I was just practicing and my train of thought went from making a rhythm track for myself of St. Thomas to how trading 4's and trading 8's works between two melodic instruments. I understand how it works with drummers -- the entire form keeps moving. But if, say, the sax player and the trumpeter in a quintet were to trade 4's while keeping in the vein of playing-what-the-other-plays-with-a-tag (eg, what I almost always hear when people do this,) how does this affect the form of the song? Do you just pick a section of the tune -- say, the bridge when trading 8's on a standard -- and repeat those until the two are done? What's the deal? Sure, there's common notes across chords, but I hear some guys trading back and forth for ages and I've never seen a non-modal tune where keeping the structure moving as normal with that is even remotely feasible.
People pretty much always trade over the form of the tune. I've been on some gigs where everyone got so screwed up that the rhythm section dropped out and waited for a cue to come back in, but ordinarily if two horn players are trading (or any two instruments for that matter) then they will just trade for about 20-30 choruses of the tune.
Check out some of the first Miles quintet recordings.

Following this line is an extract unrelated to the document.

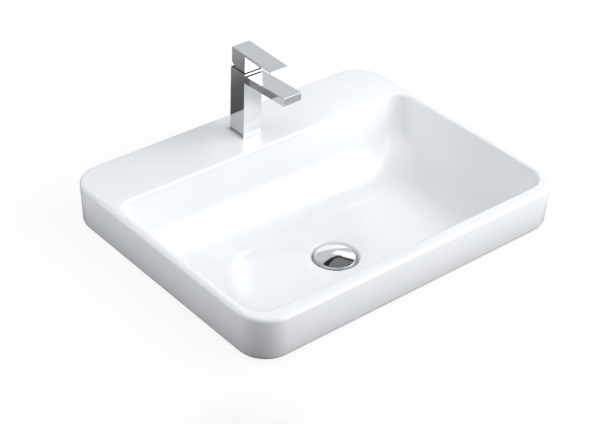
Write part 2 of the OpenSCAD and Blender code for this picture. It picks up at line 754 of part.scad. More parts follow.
module aerator_housing() {
    color([0.75, 0.76, 0.77])
    in_spout() translate([0, aerator_y, -spout_t]) difference() {
        cylinder(r = aerator_r, h = aerator_h);
        translate([0, 0, aerator_lip_h]) cylinder(r = aerator_r - aerator_wall, h = aerator_h);
        translate([0, 0, -eps]) cylinder(r = aerator_mouth_r, h = aerator_h);
    }
}

module aerator_insert() {
    pitch = 2 * aerator_hole_d;
    color([0.30, 0.31, 0.32])
    in_spout() translate([0, aerator_y, aerator_lip_h - spout_t]) difference() {
        cylinder(r = aerator_r - aerator_wall, h = aerator_h - aerator_lip_h);
        for (i = [-2 : 2]) {
            for (j = [-2 : 2]) {
                if (i * i + j * j < 5) {
                    translate([i * pitch, j * pitch, -eps])
                        cylinder(d = aerator_hole_d, h = aerator_h + 2 * eps);
                }
            }
        }
    }
}

module aerator_washer() {
    color([0.10, 0.10, 0.10])
    in_spout() translate([0, aerator_y, -spout_t + aerator_h]) difference() {
        cylinder(r = aerator_r, h = aerator_washer_t);
        translate([0, 0, -eps]) cylinder(r = aerator_mouth_r, h = aerator_washer_t + 2 * eps);
    }
}

module mounting_stud() {
    color([0.75, 0.62, 0.30])
    on_tap() translate([0, stud_y, 0]) rod(stud_d / 2, deck_under_z - stud_out, column_foot_z + stud_in);
}

// Flat plate under the deck, open at the front so that the hoses pass
module horseshoe(z0, z1) {
    on_tap() difference() {
        rod(horseshoe_r, z0, z1);
        translate([-horseshoe_slot / 2, slot_end_y - 2 * horseshoe_r, z0 - eps])
            cube([horseshoe_slot, 2 * horseshoe_r, z1 - z0 + 2 * eps]);
        translate([0, stud_y, 0]) rod(stud_d / 2 + stud_play, z0 - eps, z1 + eps);
    }
}

module horseshoe_gasket() {
    color([0.10, 0.10, 0.10]) horseshoe(deck_under_z - gasket_t, deck_under_z);
}

module horseshoe_washer() {
    color([0.70, 0.71, 0.72]) horseshoe(deck_under_z - gasket_t - horseshoe_t, deck_under_z - gasket_t);
}

module mounting_nut() {
    top_z = deck_under_z - gasket_t - horseshoe_t;
    color([0.75, 0.62, 0.30])
    on_tap() translate([0, stud_y, 0]) difference() {
        translate([0, 0, top_z - mounting_nut_h]) cylinder(d = mounting_nut_d, h = mounting_nut_h, $fn = 6);
        rod(stud_d / 2, top_z - mounting_nut_h - eps, top_z + eps);
    }
}

module waste_body() {
    color([0.78, 0.79, 0.80])
    on_waste() {
        difference() {
            union() {
                rod(flange_d / 2, flange_z, flange_top_z);
                rod(waste_neck_d / 2, outlet_top_z - eps, flange_z + tiny);
                rod(outlet_thread_d / 2, outlet_z, outlet_top_z);
            }
            rod(waste_bore_d / 2, outlet_z - eps, flange_top_z + eps);
            translate([0, 0, flange_z])
                cylinder(r1 = waste_bore_d / 2, r2 = waste_mouth_d / 2, h = flange_t + tiny);
        }
        difference() {
            union() {
                rod(cross_hub_d / 2, click_foot_z - cross_t, click_foot_z);
                for (a = [90, 210, 330]) {
                    rotate([0, 0, a]) translate([0, -cross_arm_w / 2, click_foot_z - cross_t])
                        cube([waste_bore_d / 2 + eps, cross_arm_w, cross_t]);
                }
            }
            rod(click_spigot_d / 2, click_foot_z - cross_t - eps, click_foot_z + eps);
        }
    }
}

module waste_top_seal() {
    color([0.12, 0.12, 0.12])
    on_waste() tube(flange_d / 2 - top_seal_t, waste_hole_d / 2, recess_z, flange_z);
}

module waste_under_washer() {
    color([0.12, 0.12, 0.12])
    on_waste() tube(waste_washer_d / 2, washer_inner_r, under_washer_z, boss_z);
}

module waste_slip_washer() {
    color([0.85, 0.85, 0.83])
    on_waste() tube(waste_washer_d / 2, washer_inner_r, slip_washer_z, under_washer_z);
}

module waste_back_nut() {
    color([0.75, 0.62, 0.30])
    on_waste() difference() {
        translate([0, 0, back_nut_z]) cylinder(d = back_nut_d, h = back_nut_t, $fn = 6);
        rod(neck_play_r, back_nut_z - eps, slip_washer_z + eps);
    }
}

module plug_cap() {
    r = cap_d / 2;
    dome_r = (r * r + cap_dome * cap_dome) / (2 * cap_dome);
    top_z = cap_under_z + cap_edge_t + cap_dome;
    dome = [for (i = [0 : 8]) let (x = r * i / 8) [x, top_z - dome_r + sqrt(dome_r * dome_r - x * x)]];
    color([0.82, 0.83, 0.84])
    on_waste() difference() {
        union() {
            rotate_extrude() polygon(concat(dome, [[r, cap_under_z], [0, cap_under_z]]));
            rod(cap_boss_d / 2, cap_under_z - cap_boss_h, cap_under_z + tiny);
        }
        rod(stem_d / 2, cap_under_z - cap_boss_h - eps, stem_top_z);
    }
}

module plug_seal() {
    color([0.12, 0.12, 0.12])
    on_waste() tube(plug_seal_r + plug_seal_w, plug_seal_r, flange_top_z + plug_seal_gap, cap_under_z);
}

module plug_stem() {
    color([0.75, 0.62, 0.30]) on_waste() {
        rod(stem_d / 2, collar_z, stem_top_z);
        rod(click_bore_d / 2 - click_play, collar_z, collar_top_z);
        rod(stem_pin_r, cam_z - stem_pin_out, collar_z + tiny);
    }
}

module click_housing() {
    color([0.15, 0.15, 0.16])
    on_waste() difference() {
        union() {
            rod(click_body_d / 2, click_foot_z, click_top_z);
            rod(click_spigot_d / 2, click_foot_z - cross_t - click_spigot_out, click_foot_z + tiny);
        }
        rod(click_bore_d / 2, spring_foot_z, click_top_z - click_lip_t);
        rod(stem_d / 2 + click_play, click_top_z - click_lip_t - eps, click_top_z + eps);
    }
}

module click_cam() {
    color([0.85, 0.85, 0.82])
    on_waste() tube(click_bore_d / 2 - click_play, stem_pin_r + click_play, cam_z, collar_z - cam_gap);
}

// Coil spring, one tube swept along a helix
module click_spring() {
    sides = 6;
    steps = round(spring_turns * 14);
    coil_r = click_bore_d / 2 - spring_wire / 2 - spring_gap;
    foot = spring_foot_z + spring_wire / 2;
    rise = cam_z - spring_wire / 2 - cam_gap / 2 - foot;
    points = [for (i = [0 : steps]) for (k = [0 : sides - 1])
        let (a = 360 * spring_turns * i / steps, b = 360 * k / sides)
        let (r = coil_r + spring_wire / 2 * cos(b))
        [r * cos(a), r * sin(a), foot + rise * i / steps + spring_wire / 2 * sin(b)]];
    walls = [for (i = [0 : steps - 1]) for (k = [0 : sides - 1])
        let (a = i * sides + k, b = i * sides + (k + 1) % sides)
        for (f = [[a, b, b + sides], [a, b + sides, a + sides]]) f];
    caps = concat([for (k = [1 : sides - 2]) [0, k + 1, k]],
        [for (k = [1 : sides - 2]) [steps * sides, steps * sides + k, steps * sides + k + 1]]);
    color([0.60, 0.61, 0.62]) on_waste() polyhedron(points, concat(walls, caps), convexity = 10);
}

basin();
tap_body();
tap_base_plate();
base_seal();
lever_handle();
handle_screw();
screw_plug();
cartridge_housing();
cartridge_base();
cartridge_seals();
lower_disc();
upper_disc();
disc_driver();
spindle_carrier();
spindle_pin();
lever_spindle();
cartridge_nut();
aerator_housing();
aerator_insert();
aerator_washer();
mounting_stud();
horseshoe_gasket();
horseshoe_washer();
mounting_nut();
waste_body();
waste_top_seal();
waste_under_washer();
waste_slip_washer();
waste_back_nut();
plug_cap();
plug_seal();
plug_stem();
click_housing();
click_cam();
click_spring();
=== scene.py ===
"""Looks of an inset basin: white glaze, a square chrome mixer and a push-open waste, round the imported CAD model."""
import json
import math
import bmesh
import bpy
from mathutils import Matrix, Vector


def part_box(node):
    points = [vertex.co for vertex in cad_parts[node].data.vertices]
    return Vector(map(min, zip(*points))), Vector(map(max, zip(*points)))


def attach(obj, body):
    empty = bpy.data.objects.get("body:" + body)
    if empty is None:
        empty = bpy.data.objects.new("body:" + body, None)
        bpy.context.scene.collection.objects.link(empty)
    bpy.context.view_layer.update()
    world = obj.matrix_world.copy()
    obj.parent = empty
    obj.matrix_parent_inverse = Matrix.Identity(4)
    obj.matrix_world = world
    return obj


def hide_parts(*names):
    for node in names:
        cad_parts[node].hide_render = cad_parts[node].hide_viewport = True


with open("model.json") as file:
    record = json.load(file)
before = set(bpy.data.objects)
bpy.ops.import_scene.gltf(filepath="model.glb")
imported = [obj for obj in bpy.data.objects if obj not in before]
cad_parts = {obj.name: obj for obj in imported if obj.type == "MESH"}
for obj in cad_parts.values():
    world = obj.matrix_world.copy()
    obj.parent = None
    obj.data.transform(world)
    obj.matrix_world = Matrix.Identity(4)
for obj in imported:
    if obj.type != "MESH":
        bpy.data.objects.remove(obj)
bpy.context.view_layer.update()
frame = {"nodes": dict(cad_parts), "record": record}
# how far a cutting tool reaches past the face that it cuts
PAST = 0.01


def span(node, axis):
    """Lowest and highest coordinate of a CAD node along one axis."""
    low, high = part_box(node)
    return low[axis], high[axis]


# ---------------------------------------------------------------- camera

CAMERA_PLACE = (-1.33739, -1.70139, 1.36958)
CAMERA_YAW = 41.33
CAMERA_PITCH = 34.23
CAMERA_ROLL = -2.57
FOCAL_PIXELS = 1558.0
IMAGE_WIDTH = 600
SENSOR = 36.0
SIGHT = 60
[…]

On a lot of that stuff you'll hear them improvising on a tag vamp at the end of their chorus and then when you break for the next chorus you're at the top of the form again. But I don't get what you mean when you say "...in the vein of playing-what-the-other-plays-with-a-tag (eg, what I almost always hear when people do this,)...". Generally, even when trading 4s/8s, the form of the tune keeps going forward and the challenge is to continue the musical thought over the harmony that you're playing over. With a Quartet (tenor, piano, bass & drums for example), you have the following options: 1. Tenor, drums, tenor, drums; ad infinitum (and have the option of continuing with the other instruments in the band replacing the tenor position) 2. Tenor, drums, piano, drums, tenor, drums, piano, drums; ad infinitum (and having the option of adding the bass and going T/D/P/D/B/D ad infinitum) 3. Tenor, piano, (possibly bass), drums, T/P/pB/D; ad infinitum 4. Tenor, piano, tenor, piano, tenor, piano (or piano, bass etc. or whatever) But WHATEVER is happening, the form generally continues.

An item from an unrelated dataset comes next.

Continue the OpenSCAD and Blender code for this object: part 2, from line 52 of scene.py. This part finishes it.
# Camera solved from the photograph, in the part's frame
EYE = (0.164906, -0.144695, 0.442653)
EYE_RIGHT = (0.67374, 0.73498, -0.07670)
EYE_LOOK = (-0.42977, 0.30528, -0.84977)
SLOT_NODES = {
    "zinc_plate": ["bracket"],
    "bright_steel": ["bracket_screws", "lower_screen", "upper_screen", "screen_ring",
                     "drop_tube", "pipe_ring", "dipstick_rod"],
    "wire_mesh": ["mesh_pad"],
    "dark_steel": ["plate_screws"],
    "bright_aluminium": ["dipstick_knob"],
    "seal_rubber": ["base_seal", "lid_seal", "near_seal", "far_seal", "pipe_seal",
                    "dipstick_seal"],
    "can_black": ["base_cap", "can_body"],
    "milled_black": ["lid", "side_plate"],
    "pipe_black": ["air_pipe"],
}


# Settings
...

There is great cut on an old Mingus records, East Coasting (wonderful early Mingus record, originally released on Bethlehem, now available on CD) where three horns trade fours for a chorus or two, then trade twos, then ones, and so on, and end up trading two beat lines around and around. Great fun. Drummer is not involved in the trading. I have forgotten the name of the tune, I am not at home now to check. The whole album is full of great writing plus great improvising. If I recall the pianist is a young bill evans.